Human rights activists, journalists and lawyers across the world have been targeted by authoritarian governments using hacking software sold by the Israeli surveillance company NSO Group, according to an investigation into a massive data leak.

The investigation by the Guardian and 16 other media organisations suggests widespread and continuing abuse of NSO’s hacking spyware, Pegasus, which the company insists is only intended for use against criminals and terrorists.

Pegasus is a malware that infects iPhones and Android devices to enable operators of the tool to extract messages, photos and emails, record calls and secretly activate microphones.

The leak contains a list of more than 50,000 phone numbers that, it is believed, have been identified as those of people of interest by clients of NSO since 2016.

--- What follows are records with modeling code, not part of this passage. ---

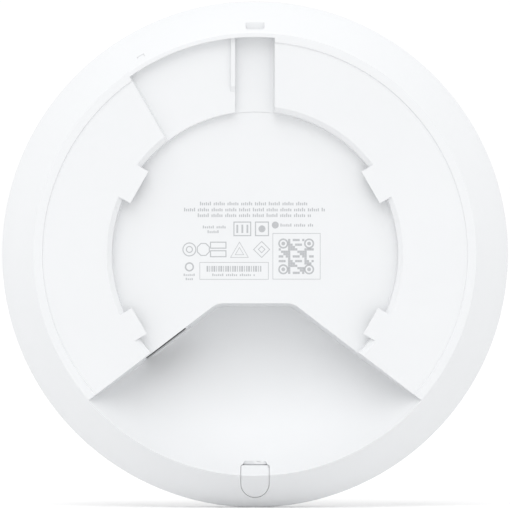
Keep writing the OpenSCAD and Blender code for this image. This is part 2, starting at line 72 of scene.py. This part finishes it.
class Shader:
    """A new material whose nodes are added one call at a time."""

    def __init__(self, name):
        self.material = bpy.data.materials.new(name)
        self.material.use_nodes = True
        self.tree = self.material.node_tree
        self.bsdf = self.tree.nodes["Principled BSDF"]
        self.place = self.add("ShaderNodeTexCoord").outputs["Object"]

    def add(self, kind, **sockets):
        node = self.tree.nodes.new(kind)
        for name, value in sockets.items():
            node.inputs[name.replace("_", " ")].default_value = value
        return node

    def link(self, out, node, socket):
        self.tree.links.new(out, node.inputs[socket])

    def fixed(self, **sockets):
        """Values that are the same all over, set on the shader's own sockets."""
        for name, value in sockets.items():
            self.bsdf.inputs[name.replace("_", " ")].default_value = value

    def noise(self, grain, detail=2.0, stretch=None):
        """Noise whose cells are about `grain` metres across; a small `stretch` makes them long."""
        node = self.add("ShaderNodeTexNoise", Scale=1 / grain, Detail=detail)
        if stretch:
            mapping = self.add("ShaderNodeMapping", Scale=stretch)
            self.link(self.place, mapping, "Vector")
            self.link(mapping.outputs["Vector"], node, "Vector")
        else:
            self.link(self.place, node, "Vector")
        return node.outputs["Fac"]

    def ramp(self, fac, low, high):
        """Colour by `fac`: both stops are a position and a grey or a colour."""
        node = self.add("ShaderNodeValToRGB")
        for point, (at, colour) in zip(node.color_ramp.elements, (low, high)):
            point.position = at
            point.color = (colour,) * 3 + (1,) if isinstance(colour, float) else (*colour, 1)
        self.link(fac, node, "Fac")
        return node.outputs["Color"]

    def spread(self, fac, from_low, from_high, to_low, to_high):
        """`fac` carried from one range of values to another."""
        node = self.add("ShaderNodeMapRange")
        for name, value in zip(("From Min", "From Max", "To Min", "To Max"),
                               (from_low, from_high, to_low, to_high)):
            node.inputs[name].default_value = value
        self.link(fac, node, "Value")
        return node.outputs["Result"]

    def mix(self, fac, a, b):
        """Colour `a` where `fac` is 0 and the fixed colour `b` where it is 1; `a` may be fixed too."""
        node = self.tree.nodes.new("ShaderNodeMix")
        node.data_type = "RGBA"
        # a colour mix keeps its own sockets after those for numbers and vectors
        fac_in, a_in, b_in, out = node.inputs[0], node.inputs[6], node.inputs[7], node.outputs[2]
        self.tree.links.new(fac, fac_in)
        if isinstance(a, tuple):
            a_in.default_value = (*a, 1)
        else:
            self.tree.links.new(a, a_in)
        b_in.default_value = (*b, 1)
        return out

    def colour(self, out):
        self.link(out, self.bsdf, "Base Color")

    def roughness(self, out):
        self.link(out, self.bsdf, "Roughness")

    def bump(self, *layers):
        """Bumps one on another: each is a height output and its depth in metres."""
        normal = None
        for height, depth in layers:
            node = self.add("ShaderNodeBump", Strength=1.0, Distance=depth)
            self.link(height, node, "Height")
            if normal is not None:
                self.link(normal, node, "Normal")
            normal = node.outputs["Normal"]
        self.link(normal, self.bsdf, "Normal")


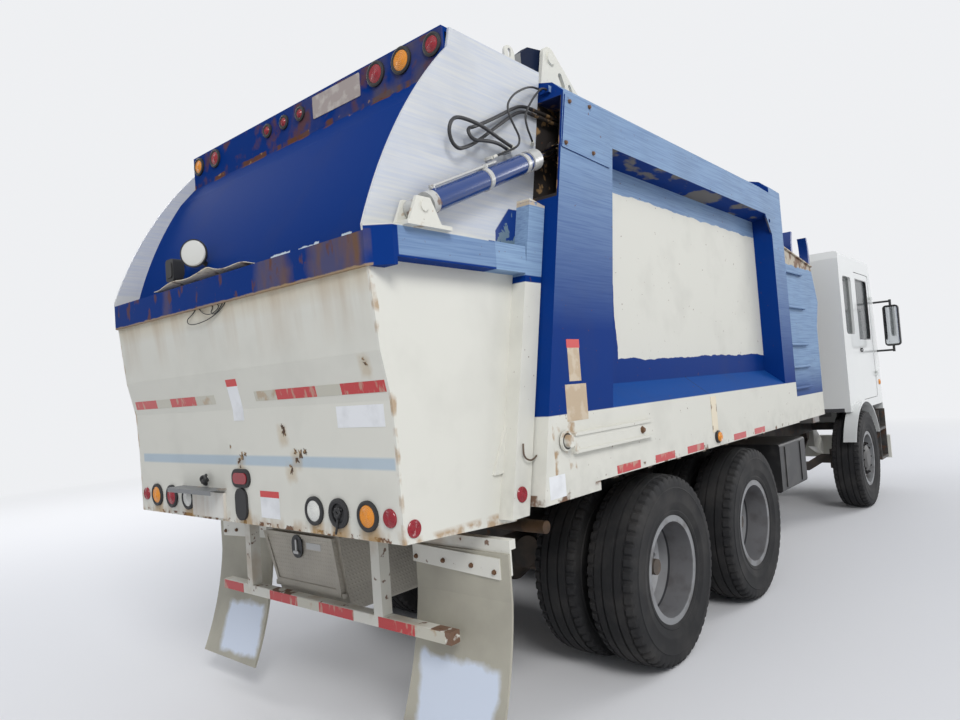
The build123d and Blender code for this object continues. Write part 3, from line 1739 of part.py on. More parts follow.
mirror_x = cab_front_x - 75
mirror_y = (cab_half + 100, cab_half + 270)
mirror_z = (1750, 2250)
with BuildPart() as mirrors:
    for low, high in both(mirror_y):
        cross_slab(
            ((low, mirror_z[0]), (high, mirror_z[0]), (high, mirror_z[1]), (low, mirror_z[1])),
            (mirror_x - 25, mirror_x + 25),
            corner=40,
        )
    for side in (-1, 1):
        stalk_y = side * (mirror_y[0] + mirror_y[1]) / 2
        for z in (mirror_z[0] - 50, mirror_z[1] + 50):
            rod((mirror_x, side * cab_half, z), (mirror_x, stalk_y, z), 12)
        rod((mirror_x, stalk_y, mirror_z[0] - 70), (mirror_x, stalk_y, mirror_z[1] + 70), 14)
finish(mirrors, "mirrors")

# Doors: panel, window with its glass, handle and hinge knuckles
door_middle = (door_back_x + door_front_x) / 2
door_window = ((door_middle, (window_low + window_high) / 2), (door_width - 180, window_high - window_low))
for name, side in SIDES:
    face = side * (cab_half - 5)
    with BuildPart() as door:
        window(
            (door_middle, (door_low + door_high) / 2),
            (door_width - 2 * door_gap, door_high - door_low - 2 * door_gap),
            (face, face - side * door_plate),
            35,
            mode=Mode.ADD,
        )
        window(*door_window, (face + side, face - side * (door_plate + 1)), 60)
        window(*door_window, (face - side * 18, face - side * (18 + glass)), 60, mode=Mode.ADD)
        handle = (door_back_x + 120, window_low - 130)
        window(handle, (150, 44), (face + side, face - side * 12), 20)
        window(handle, (130, 22), (face + side * 8, face - side * 13), 10, mode=Mode.ADD)
        for z in hinge_rows:
            block((door_front_x - 45, door_front_x - 10), (face, side * (cab_half + 20)), (z, z + 30))
            rod((door_front_x, side * door_axis_y, z), (door_front_x, side * door_axis_y, z + 30), 13.5)
            block(
                (door_front_x - 20, door_front_x),
                (side * (door_axis_y - 8), side * (door_axis_y + 8)),
                (z, z + 30),
            )
            rod(
                (door_front_x, side * door_axis_y, z - 1),
                (door_front_x, side * door_axis_y, z + 31),
                8 + pin_clearance,
                mode=Mode.SUBTRACT,
            )
    finish(door, f"door_{name}")

# Lifting arm: boom housing across the frame, its slide, the arm and two curved fingers
boom_end_y = 170 - trough_y - 160
with BuildPart() as boom_housing:
    block((boom_x - boom_half, boom_x + boom_half), (boom_end_y, 900), (boom_low, boom_high))
    block(
        (boom_x - boom_half + boom_wall, boom_x + boom_half - boom_wall),
        (boom_end_y, 880),
        (boom_low + boom_wall, boom_high - boom_wall),
        mode=Mode.SUBTRACT,
    )
finish(boom_housing, "boom_housing")

slide_half = boom_half - boom_wall - slide_gap
with BuildPart() as boom_slide:
    block(
        (boom_x - slide_half, boom_x + slide_half),
        (arm_y - 50, 300),
        (boom_low + boom_wall + pad_gap, boom_high - boom_wall - slide_gap),
    )
    for side in (-1, 1):
        cheek = (boom_x + side * slide_half, boom_x + side * (slide_half - 20))
        cross_slab(
            (
                (arm_y - 50, boom_low + boom_wall + pad_gap),
                (arm_y + 70, boom_low + boom_wall + pad_gap),
                (arm_y + 50, arm_pivot_z + 60),
                (arm_y - 50, arm_pivot_z + 60),
            ),
            cheek,
        )
    rod(
        (boom_x - slide_half, arm_y, arm_pivot_z),
        (boom_x + slide_half, arm_y, arm_pivot_z),
        hinge_pin_radius,
    )
finish(boom_slide, "boom_slide")

head_half = 215
head_top = finger_pin_z - 50
lug_plate = 20
with BuildPart() as lift_arm:
    cross_slab(
        (
            (arm_y - arm_half, arm_pivot_z - 70),
            (arm_y + arm_half, arm_pivot_z - 70),
            (arm_y + arm_half - 20, arm_top),
            (arm_y - arm_half + 20, arm_top),
        ),
        (boom_x - arm_half, boom_x + arm_half),
    )
    cross_slab(
        (
            (arm_y - arm_half, arm_top),
            (arm_y + arm_half, arm_top),
            (arm_y + arm_half, head_top),
            (arm_y - arm_half, head_top),
        ),
        (boom_x - head_half, boom_x + head_half),
        corner=12,
    )
    for side in (-1, 1):
        x = boom_x + side * finger_pin_x
        for low, high in (
            (arm_y - arm_half, arm_y - arm_half + lug_plate),
            (arm_y + arm_half - lug_plate, arm_y + arm_half),
        ):
            block((x - 45, x + 45), (low, high), (head_top - 10, finger_pin_z))
            rod((x, low, finger_pin_z), (x, high, finger_pin_z), 45)
        rod((x, arm_y - arm_half, finger_pin_z), (x, arm_y + arm_half, finger_pin_z), finger_pin_radius)
    rod(
        (boom_x - arm_half, arm_y, arm_pivot_z),
        (boom_x + arm_half, arm_y, arm_pivot_z),
        hinge_pin_radius + pin_clearance,
        mode=Mode.SUBTRACT,
    )
finish(lift_arm, "lift_arm")

finger_reach = 500
finger_half = 42
for name, side in (("rear", -1), ("front", 1)):
    x = boom_x + side * finger_pin_x
    with BuildPart() as finger:
        with BuildSketch(Plane.XZ.offset(-arm_y - finger_half)) as claw:
            with BuildLine():
                ThreePointArc(
                    (x + side * 38, finger_pin_z - 5),
                    (x + side * 152, finger_pin_z + 240),
                    (x + side * 110, finger_pin_z + finger_reach),
                )
                Line(
                    (x + side * 110, finger_pin_z + finger_reach),
                    (x + side * 75, finger_pin_z + finger_reach - 5),
                )
                ThreePointArc(
                    (x + side * 75, finger_pin_z + finger_reach - 5),
                    (x + side * 104, finger_pin_z + 250),
                    (x - side * 30, finger_pin_z + 5),
                )
                Line((x - side * 30, finger_pin_z + 5), (x + side * 38, finger_pin_z - 5))
            make_face()
        extrude(claw.sketch, amount=2 * finger_half)
        rod((x, arm_y - finger_half, finger_pin_z), (x, arm_y + finger_half, finger_pin_z), finger_half)
        rod(
            (x, arm_y - finger_half, finger_pin_z),
            (x, arm_y + finger_half, finger_pin_z),
            finger_pin_radius + pin_clearance,
            mode=Mode.SUBTRACT,
        )
    finish(finger, f"finger_{name}")
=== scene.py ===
# %% [markdown]
# A garbage truck that loads from its side, dressed for the render.
# The truck's rigid pieces come in as a fixed frame of nodes, at their real size in metres.
# These cells light it, give each surface its finish, and add what is too thin or too soft
# for the rigid model: paint edges, lamps, tape, hoses, bolts, rust and dirt.

# %% Load the frame
from math import radians

import bpy
import numpy as np
from mathutils import Matrix, Vector


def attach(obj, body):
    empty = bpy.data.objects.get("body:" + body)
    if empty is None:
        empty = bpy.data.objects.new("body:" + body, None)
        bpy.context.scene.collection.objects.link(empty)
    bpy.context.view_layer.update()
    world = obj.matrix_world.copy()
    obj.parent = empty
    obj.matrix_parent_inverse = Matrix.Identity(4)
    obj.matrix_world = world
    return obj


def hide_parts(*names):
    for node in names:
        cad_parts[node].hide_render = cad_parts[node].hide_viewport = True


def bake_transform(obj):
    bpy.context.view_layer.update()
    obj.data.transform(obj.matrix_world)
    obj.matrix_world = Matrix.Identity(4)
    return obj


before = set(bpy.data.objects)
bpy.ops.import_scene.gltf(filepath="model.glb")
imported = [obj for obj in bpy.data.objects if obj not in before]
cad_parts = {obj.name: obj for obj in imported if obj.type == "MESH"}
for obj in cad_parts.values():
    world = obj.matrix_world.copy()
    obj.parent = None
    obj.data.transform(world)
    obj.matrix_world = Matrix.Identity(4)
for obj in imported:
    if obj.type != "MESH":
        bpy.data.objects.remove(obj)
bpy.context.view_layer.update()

# %% [markdown]
# The camera stands where the photograph was taken: behind the truck and to its right, at
# eye height. The view was solved from the tyre, the tailgate's edges and the lamp rows, so
# its place and its three angles are written as they came out.

# %% Camera
CAMERA_AT = (-5.7426, -2.9663, 1.6196)
CAMERA_YAW, CAMERA_PITCH, CAMERA_ROLL = radians(40.436), radians(2.159), radians(-4.123)
PHOTO_SIZE = (960, 720)
FOCAL_PIXELS = 690.9
SENSOR_WIDTH = 36.0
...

Forbidden Stories, a Paris-based non-profit media organisation, and Amnesty International initially had access to the leaked list and shared access with media partners as part of the Pegasus project, a reporting consortium.

The presence of a phone number in the data does not reveal whether a device was infected with Pegasus or subject to an attempted hack. However, the consortium believes the data is indicative of the potential targets NSO’s government clients identified in advance of possible surveillance attempts.

Forensics analysis of a small number of phones whose numbers appeared on the leaked list also showed more than half had traces of the Pegasus spyware.

The Guardian and its media partners will be revealing the identities of people whose number appeared on the list in the coming days. They include hundreds of business executives, religious figures, academics, NGO employees, union officials and government officials, including cabinet ministers, presidents and prime ministers.

The list also contains the numbers of close family members of one country’s ruler, suggesting the ruler may have instructed their intelligence agencies to explore the possibility of monitoring their own relatives.